17.2. Assume that a computation satisfies RDT. Given a set of checkpoints X from this computation, show how you will determine whether there exists a global checkpoint containing X. If there exists one, then give an efficient algorithm to determine the least and the greatest global checkpoints containing X.

17.3. (due to Helary et al. [HMNR97]) Assume that all processes maintain a variant of logical clocks defined as follows: The logical clock is incremented on any checkpointing event. The clock value is piggybacked on every message. On receiving a message, the logical clock is computed as the maximum of the local clock and the value received with the message. Processes are free to take their local checkpoints whenever desired. In addition, a process is forced to take a local checkpoint on receiving a message if (a) it has sent out a message since its last checkpoint, and (b) the value of its logical clock will change on receiving the message. Show that this algorithm guarantees that there are no useless checkpoints. Will this protocol force more checkpoints or fewer checkpoints than the FDAS protocol?

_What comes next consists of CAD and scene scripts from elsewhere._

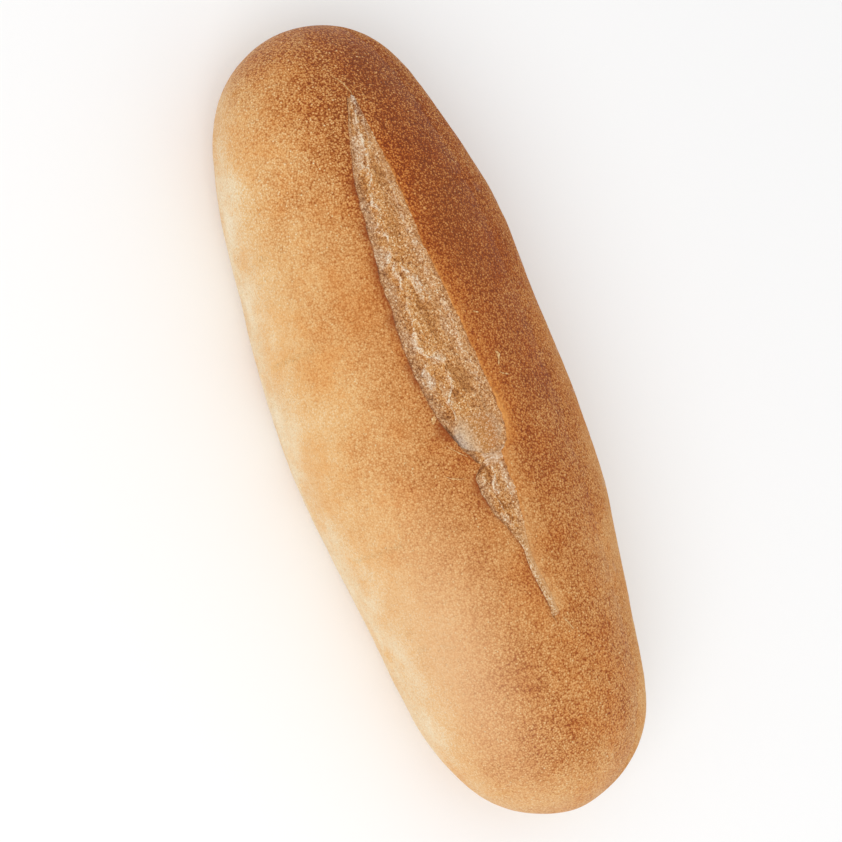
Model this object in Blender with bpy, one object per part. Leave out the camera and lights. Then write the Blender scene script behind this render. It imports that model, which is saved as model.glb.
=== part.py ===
"""A long oval bread roll, with one lengthwise score that burst open along its top while it baked.

X runs along the roll, -Y is the side that the crumb broke away from, and Z is up. The roll lies on
its flat base at z = 0, and the origin is under the middle of its box. Everything is in metres.
"""

import math

import bmesh
import bpy

# The roll
LENGTH = 0.180
WIDTH = 0.0636
HEIGHT = 0.0445
WAIST_HEIGHT = 0.018  # height of the roll's widest line, where its two ends also point
BASE_CUT = 0.0025  # how far the round underside would bulge below the flat base
BASE_EDGE = 0.0012  # height over which the base's edge rounds into the flank
SWAY = 0.0005  # sideways wander of the hand-rolled dough
SWAY_LENGTH = 0.069
SWAY_START = 0.0054
SLIM_PLACE = 0.045  # where the +X half was rolled a little thinner
SLIM_REACH = 0.022
SLIM_SHARE = 0.045

# How an outline falls away towards a tip: it narrows slowly by the share narrowing, then turns in over
# its last stretch, which is shorter the larger bluntness is
PLAN = {"narrowing": 0.44, "bluntness": 15.0}
CROWN = {"narrowing": 0.35, "bluntness": 9.0}
UNDERSIDE = {"narrowing": 0.12, "bluntness": 5.0}
NARROWING_EASE = 2.4
ROUND_NOSE = 1.95  # the -X tip is nearly an ellipse's, which is 2
POINTED_NOSE = 1.6  # the +X tip is a little more pointed
CROWN_ROUNDNESS = 2.15  # 2 is an ellipse, more is squarer
FLANK_ROUNDNESS = 3.0

# The blade's cut, from end to end along the top
CUT_START = -0.0712
CUT_END = 0.0505
CUT_SIDE = 0.0009  # how far the cut lies to +Y of the middle
CUT_BEND = 0.0022
CUT_BEND_PLACE = 0.0335
CUT_BEND_REACH = 0.009
CUT_GAP = 0.0003  # half the width of the cut where it didn't burst
SEAM_SPREAD = 0.00055  # and how much wider each half is in the torn seam past the burst
SEAM_PLACE = 0.040
SEAM_REACH = 0.012

# The burst: a wide opening, then a pinch where the crust held, then a narrow opening
NEAR_SPREAD = 0.0116
NEAR_WIDEST = -0.021
NEAR_END = 0.0150
NEAR_EASE = 2.45  # how soon a lip reaches its full spread
FAR_SPREAD = 0.00395
FAR_START = -0.036  # the +Y lip only draws back from here on
FAR_WIDEST = 0.003
FAR_END = 0.0108
FAR_EASE = 1.6
LOBE_BLUNTNESS = 2.4
SECOND_SPREAD = 0.0073
SECOND_START = 0.0105
SECOND_WIDEST = 0.0165
SECOND_END = 0.035
SECOND_EASE = 3.0

# Inside the burst, the crumb falls away steeply at the near lip and climbs to just under the far lip
GROOVE_DEPTH = 0.0026
CUT_DEPTH = 0.0005  # where the cut didn't burst
FAR_STEP = 0.0007
FLOOR_CURVE = 1.8
FULL_OPENING = 0.007  # an opening this wide is as deep as it gets
DOME_PLACE = 0.0075  # the smooth swelling of crumb beside the pinch
DOME_REACH = 0.0055
DOME_RISE = 0.0010
LIP_SWELL = 0.0005
LIP_REACH = 0.005

# The mesh: rings from end to end, and columns around, some of them across the burst
RINGS = 88
COLUMNS = 56
BURST_COLUMNS = 8
COLUMN_GRADING = 0.5  # 0 spreads the other columns evenly, more crowds them towards the lips
LIP_FOLLOW = 4  # the larger, the sooner the other columns stop following the lips
REST_ANGLE = 0.20  # half the angle that the burst's columns span beyond the cut's ends
SETTLE_LENGTH = 0.018  # how fast they spread to that angle

CRUST_COLOUR = (0.60, 0.32, 0.12, 1.0)
CRUST_ROUGHNESS = 0.55


def clear_scene():
    for old in list(bpy.data.objects):
        bpy.data.objects.remove(old, do_unlink=True)


def smooth_step(value):
    value = min(max(value, 0.0), 1.0)
    return value * value * (3.0 - 2.0 * value)


def bell(distance, reach):
    return math.exp(-((distance / reach) ** 2))


def taper(x, narrowing, bluntness):
    """Share of the full size that is left at x: 1 in the middle, 0 at a tip."""
    out = abs(x) / (0.5 * LENGTH)
    nose = ROUND_NOSE if x < 0.0 else POINTED_NOSE
    return (1.0 - narrowing * out**NARROWING_EASE) * (1.0 - out**bluntness) ** (1.0 / nose)


def ease_out(share, ease):
    """0 at share 0 and 1 at share 1, the sooner near 1 the larger ease is."""
    return 1.0 - (1.0 - min(max(share, 0.0), 1.0)) ** ease


def lobe(x, start, widest, end, ease):
    """0 at start, rising to 1 at widest, then falling bluntly to 0 at end."""
    if x <= start or x >= end:
        return 0.0
    if x < widest:
        return ease_out((x - start) / (widest - start), ease)
    return math.sqrt(1.0 - ((x - widest) / (end - widest)) ** LOBE_BLUNTNESS)


def cut_side(x):
    return CUT_SIDE - CUT_BEND * bell(x - CUT_BEND_PLACE, CUT_BEND_REACH)


def seam(x):
    """Half the width of the cut where it didn't burst open."""
    return CUT_GAP + SEAM_SPREAD * bell(x - SEAM_PLACE, SEAM_REACH)


def near_lip(x):
    """How far the -Y lip has moved away from the cut."""
    first = NEAR_SPREAD * lobe(x, CUT_START, NEAR_WIDEST, NEAR_END, NEAR_EASE)
    second = SECOND_SPREAD * ease_out((x - SECOND_START) / (SECOND_WIDEST - SECOND_START), SECOND_EASE)
    second *= 1.0 - smooth_step((x - SECOND_WIDEST) / (SECOND_END - SECOND_WIDEST))
    return max(first, second, seam(x))


def far_lip(x):
    """How far the +Y lip has moved away from the cut."""
    return max(FAR_SPREAD * lobe(x, FAR_START, FAR_WIDEST, FAR_END, FAR_EASE), seam(x))


def half_width(x):
    slim = 1.0 - SLIM_SHARE * bell(x - SLIM_PLACE, SLIM_REACH)
    return 0.5 * WIDTH * slim * taper(x, **PLAN)


def rise(x):
    """Height of the top above the widest line."""
    return (HEIGHT - LIP_SWELL - WAIST_HEIGHT) * taper(x, **CROWN)


def drop(x):
    """Depth of the whole round underside below the widest line."""
    return (WAIST_HEIGHT + BASE_CUT) * taper(x, **UNDERSIDE)


def section_radius(x, angle):
    """Distance from the widest line's middle to the surface, with angle 0 up and +90 degrees at +Y."""
    across = abs(math.sin(angle)) / half_width(x)
    if math.cos(angle) >= 0.0:
        roundness, along = CROWN_ROUNDNESS, math.cos(angle) / rise(x)
    else:
        roundness, along = FLANK_ROUNDNESS, -math.cos(angle) / drop(x)
    return (across**roundness + along**roundness) ** (-1.0 / roundness)


def lip_angles(x):
    """The angles of the near and the far lip; beyond the cut they open out to a plain strip."""
    inside = min(max(x, CUT_START), CUT_END)
    height = rise(inside)
    near = math.atan2(cut_side(inside) - near_lip(inside), height)
    far = math.atan2(cut_side(inside) + far_lip(inside), height)
    settled = smooth_step(abs(x - inside) / SETTLE_LENGTH)
    return near + (-REST_ANGLE - near) * settled, far + (REST_ANGLE - far) * settled


def column_angle(column, near, far):
    """(angle, place across the burst from 0 to 1, or None outside it)."""
    if column <= BURST_COLUMNS:
        across = 0.5 - 0.5 * math.cos(math.pi * column / BURST_COLUMNS)
        return near + (far - near) * across, across
    k = (column - BURST_COLUMNS) / (COLUMNS - BURST_COLUMNS)
    turn = 2.0 * math.pi
    share = k - COLUMN_GRADING * math.sin(turn * k) / turn
    angle = REST_ANGLE + (turn - 2.0 * REST_ANGLE) * share
    angle += (far - REST_ANGLE) * (1.0 - k) ** LIP_FOLLOW + (near + REST_ANGLE) * k**LIP_FOLLOW
    return angle, None


def burst_depth(x, across):
    """How far the torn crumb lies below where the unbroken crust would be."""
    opening = near_lip(x) + far_lip(x)
    openness = smooth_step(opening / FULL_OPENING) * smooth_step((x - CUT_START) / SETTLE_LENGTH)
    floor = FAR_STEP + (GROOVE_DEPTH - FAR_STEP) * (1.0 - across) ** FLOOR_CURVE
    dome = DOME_RISE * bell(x - DOME_PLACE, DOME_REACH) * math.sin(math.pi * across)
    closed = CUT_DEPTH * smooth_step((CUT_END - x) / SETTLE_LENGTH) * (x > CUT_START)
    return max(openness * (floor - dome), closed)


def lip_swelling(x, angle, near, far):
    """The crust stands a little proud along both lips."""
    if not CUT_START < x < CUT_END:
        return 0.0
    away = min(abs(angle - far), abs(angle - near - 2.0 * math.pi)) * rise(x)
    openness = smooth_step((near_lip(x) + far_lip(x)) / FULL_OPENING)
    return LIP_SWELL * openness * bell(away, LIP_REACH)


def flatten_base(z):
    """z, or 0 below the base, with the edge between them rounded."""
    if z >= BASE_EDGE:
        return z
    if z <= -BASE_EDGE:
        return 0.0
    return (z + BASE_EDGE) ** 2 / (4.0 * BASE_EDGE)


def sway(x):
    return -SWAY * taper(x, **PLAN) * math.cos(2.0 * math.pi * (x + SWAY_START) / SWAY_LENGTH)


def surface_point(ring, column):
    if ring in (0, RINGS):
        return (LENGTH * (ring / RINGS - 0.5), 0.0, WAIST_HEIGHT)
    x = -0.5 * LENGTH * math.cos(math.pi * ring / RINGS)
    near, far = lip_angles(x)
    angle, across = column_angle(column, near, far)
    radius = section_radius(x, angle)
    if across in (None, 0.0, 1.0):
        radius += lip_swelling(x, angle if across is None else far, near, far)
    else:
        radius -= burst_depth(x, across)
    y = sway(x) + radius * math.sin(angle)
    return (x, y, flatten_base(WAIST_HEIGHT + radius * math.cos(angle)))


def shape_roll():
    """A sphere whose rings and columns are laid over the roll's surface."""
    shape = bmesh.new()
    bmesh.ops.create_uvsphere(shape, u_segments=COLUMNS, v_segments=RINGS, radius=1.0)
    for vertex in shape.verts:
        x, y, z = vertex.co
        ring = round(math.acos(min(max(-z, -1.0), 1.0)) / math.pi * RINGS)
        column = round(math.atan2(y, x) / (2.0 * math.pi) * COLUMNS) % COLUMNS
        vertex.co = surface_point(ring, column)
    middle = 0.5 * (max(v.co.y for v in shape.verts) + min(v.co.y for v in shape.verts))
    bmesh.ops.translate(shape, verts=shape.verts, vec=(0.0, -middle, 0.0))
    bmesh.ops.recalc_face_normals(shape, faces=shape.faces)
    return shape


def crust_material():
    material = bpy.data.materials.new("crust")
    material.use_nodes = True
    shader = material.node_tree.nodes["Principled BSDF"]
    shader.inputs["Base Color"].default_value = CRUST_COLOUR
    shader.inputs["Roughness"].default_value = CRUST_ROUGHNESS
    shader.inputs["Metallic"].default_value = 0.0
    return material


def add_roll():
    mesh = bpy.data.meshes.new("bread_roll")
    shape = shape_roll()
    shape.to_mesh(mesh)
    shape.free()
    mesh.materials.append(crust_material())
    mesh.shade_smooth()
    roll = bpy.data.objects.new("bread_roll", mesh)
    bpy.context.scene.collection.objects.link(roll)


clear_scene()
add_roll()
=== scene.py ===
import math

import bpy
import numpy as np
from mathutils import Matrix, Vector


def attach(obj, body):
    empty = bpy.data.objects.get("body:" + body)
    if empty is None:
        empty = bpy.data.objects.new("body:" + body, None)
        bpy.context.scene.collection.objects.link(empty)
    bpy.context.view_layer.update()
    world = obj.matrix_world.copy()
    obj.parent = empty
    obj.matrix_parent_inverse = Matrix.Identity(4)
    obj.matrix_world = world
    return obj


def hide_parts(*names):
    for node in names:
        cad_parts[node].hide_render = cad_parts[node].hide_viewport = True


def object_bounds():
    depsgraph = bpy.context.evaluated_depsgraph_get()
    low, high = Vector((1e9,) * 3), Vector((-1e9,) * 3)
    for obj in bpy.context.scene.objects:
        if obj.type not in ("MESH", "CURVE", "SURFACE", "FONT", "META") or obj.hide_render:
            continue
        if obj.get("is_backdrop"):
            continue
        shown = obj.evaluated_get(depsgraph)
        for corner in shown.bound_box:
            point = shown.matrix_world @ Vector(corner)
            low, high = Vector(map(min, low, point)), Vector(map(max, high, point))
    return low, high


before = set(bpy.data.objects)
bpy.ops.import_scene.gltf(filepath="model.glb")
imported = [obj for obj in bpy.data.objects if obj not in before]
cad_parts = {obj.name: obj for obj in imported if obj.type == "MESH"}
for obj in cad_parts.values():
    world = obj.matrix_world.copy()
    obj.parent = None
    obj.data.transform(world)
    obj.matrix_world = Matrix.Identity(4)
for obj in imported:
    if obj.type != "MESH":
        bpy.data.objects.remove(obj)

# ------------------------------------------------------------------------------------------------
# Crust: the browned skin of the roll. It is one piece of dough, rolled by hand to a long oval, laid
# on a flat tray and cut once along its top. The cut burst open in the oven: the crust's edges curled
# back from it, the near (-Y) edge furthest, and the +Y side and the -X end browned most.
# ------------------------------------------------------------------------------------------------

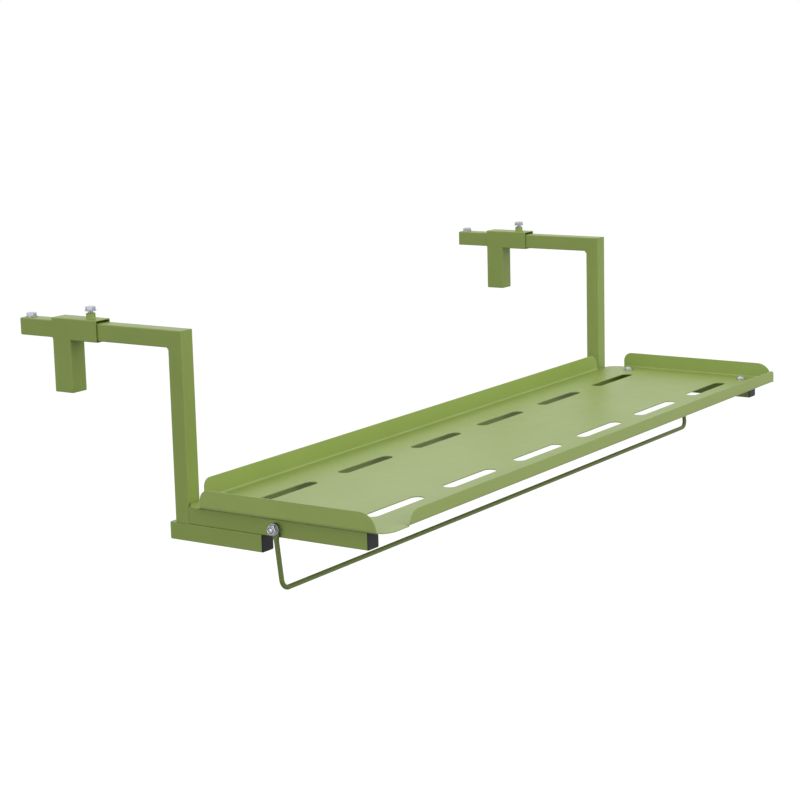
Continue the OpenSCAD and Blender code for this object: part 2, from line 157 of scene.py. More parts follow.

17.4. In many applications, the distributed program may output to the external environment such that the output message cannot be revoked (or the environment cannot be rolled back). This is called the output commit problem. What changes will you make to the algorithm to take care of such messages?

17.5. Give a scheme for garbage collection of obsolete local checkpoints and message logs.

17.7 Bibliographic Remarks

The zigzag relation was first defined by Netzer and Xu [NX95]. The definition we have used in this chapter is different from but equivalent to their definition. The notion of the R-graph, RDT computation, and the fixed-dependency-after-send rule was introduced by Wang [Wan97].

Strom and Yemini [SY85] initiated the area of optimistic message logging. Their scheme, however, suffers from the exponential rollback problem, where a single failure of a process can roll back another process an exponential number of times. The algorithm discussed in this chapter is taken from a paper by Damani and Garg [DG96].